Кто помнит теперь о пьесе Боборыкина "Ребенок", которой А. И. Урусов посвящает целые журнальные статьи, вдвое больше протяжением, чем статьи об Островском? Но то, что написано А. И. Урусовым о молодой артистке Позняковой (впоследствии Федотовой), выдвинувшейся в названной пьесе Боборыкина, это весьма ценный документ по истории театра. По рецензиям Урусова о Федотовой можно судить о свойствах дарования молодой артистки, о приемах ее игры, об опасностях, каким она подвергалась, и о той нравственной поддержке, которую ей оказала умная и благожелательная театральная критика.
Мы могли бы составить довольно полный отдел критических разборов под рубрикой "явлений, пропущенных нашей критикой", -- пишет Урусов по поводу выступлений молодой артистки Никулиной. Он говорит о молодых начинающих дарованиях не только со вниманием, но с какой-то нежностью. Он дрожит над их судьбою. "Мы обещаем нашим читателям, -- пишет Урусов, -- ударить в набат, как скоро заметим, что молодой талант сбивается или что его сбивают на ложную дорогу". Он сплошь и рядом суров к Позняковой-Федотовой, но невозможно обидеться на эту суровость, потому что под внешней суровостью отзыва чувствуется глубокое страдание за уклонения и заблуждения дарования.

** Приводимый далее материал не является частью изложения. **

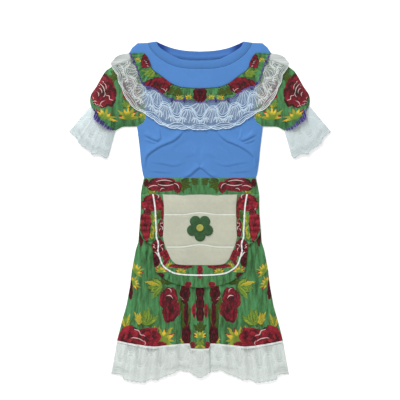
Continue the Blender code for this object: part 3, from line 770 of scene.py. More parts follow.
def jerseyMaterial(name, colour, corner=None):
    material, inputs = startMaterial(name, 0.9, 0.12)
    cloth = uvPlace("cloth")
    knit = useGroup("knit", Vector=cloth, Wales=95.0)
    tone = useGroup("tone", Vector=cloth, Amount=0.16)
    if corner:      # painted shade: the inside of the back neck is coloured darker out towards the shoulders, where shade falls
        colour = mixed(smoothStep(abs(split(cloth)[0]), 0.86, 1.22), colour, corner)
    lookOf(inputs, scaled(colour, knit["Shade"] * tone["Shade"]), knit["Height"], 0.00025, 0.55)
    return material


def printMaterial():
    material, inputs = startMaterial("printedCotton", 0.85, 0.05)
    cloth = uvPlace("cloth")
    weave = useGroup("weave", Vector=cloth, Threads=520.0)
    tone = useGroup("tone", Vector=cloth, Amount=0.42)
    wash = noise(stretched(cloth, (9.0, 1.5, 1.0)), 1.0, 5.0, 0.66)[0]
    colour = ramp(wash, (0.22, 0.024, 0.055, 0.016), (0.38, 0.038, 0.105, 0.034), (0.49, 0.058, 0.190, 0.064),
                  (0.60, 0.076, 0.262, 0.098), (0.85, 0.12, 0.37, 0.16))
    for kind in ("leaf", "bloom", "rose"):
        motif = useGroup(kind, Place=uvPlace(kind))
        colour = mixed(motif["Mask"], colour, motif["Color"])
    stroke = useGroup("stroke", Place=uvPlace("stroke"))
    colour = mixed(stroke["Mask"] * 0.9, colour, (0.74, 0.56, 0.53))
    lookOf(inputs, scaled(colour, weave["Shade"] * tone["Shade"]), weave["Height"], 0.00018, 0.6)
    return material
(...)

"Молодое чувство, -- восклицает он в одной рецензии о Позняковой, -- которого хватило бы на всю жизнь, можно растратить на два три фейерверка". "Французская мелодрама -- сценический опий, -- замечает он в другом месте, -- ее (Позняковой) таланту не выдержать мелодрамы". Надо удивляться чутью и прозорливости молодого критика, который, по первым уже дебютам будущей знаменитой артистки, совершенно ясно и точно определил, в чем сила и где опасная слабость ее дарования. Мелодраматический привкус в драматических и трагических ролях остался до конца блистательной карьеры Федотовой, и если бы благожелательная и беспристрастная театральная критика не "ударяла в набат" по шиллеровски-восторженному выражению Урусова, -- то случилось бы, возможно, что "дарование, которого бы хватило на всю жизнь, было бы растрачено на два три фейерверка".
Хотя Урусов и писал, что "театр вовсе не дело вкуса, а знания", но сила его рецензий была в чувствовании правды и художественной меры. Об одной из виднейших артисток Малого театра мы читаем: "Колосова словечка в простоте не скажет, все с ужимкой", "она вносит в драматические роли какую-то особенную, ей только свойственную искусственную натуральность, то есть постоянное напряженное усилие казаться непринужденною и живою". Подобное тонкое различие "жизненности" и подделки под жизненность не могло дать никакое "знание". Это дело вкуса и природного чутья. Такая театральная критика была тем действительнее, что в беспристрастии Урусова нельзя было усомниться. Она создавала высший суд над творчеством актера, некоторую санкцию художественной истины.
В этом смысле функциональное, с художественной точки зрения, значение критики может быть приравнено к авторитету общественной морали. Трудно, конечно, учесть влияние независимой и талантливой критики на жизнь театра -- оно проявляется в неуловимых и очень деликатных формах. Но можно судить о степени этого влияния -- "от противного", когда, по тем или иным причинам, голос театральной критики умолкает или лишается независимости и свободы суждения: театр начинает падать с необычайною быстротой, а театральное искусство являет собой картину полной анархии. При всем том А. И. Урусов был дилетант. Он писал немного и с большими перерывами, о чем, разумеется, можно только пожалеть.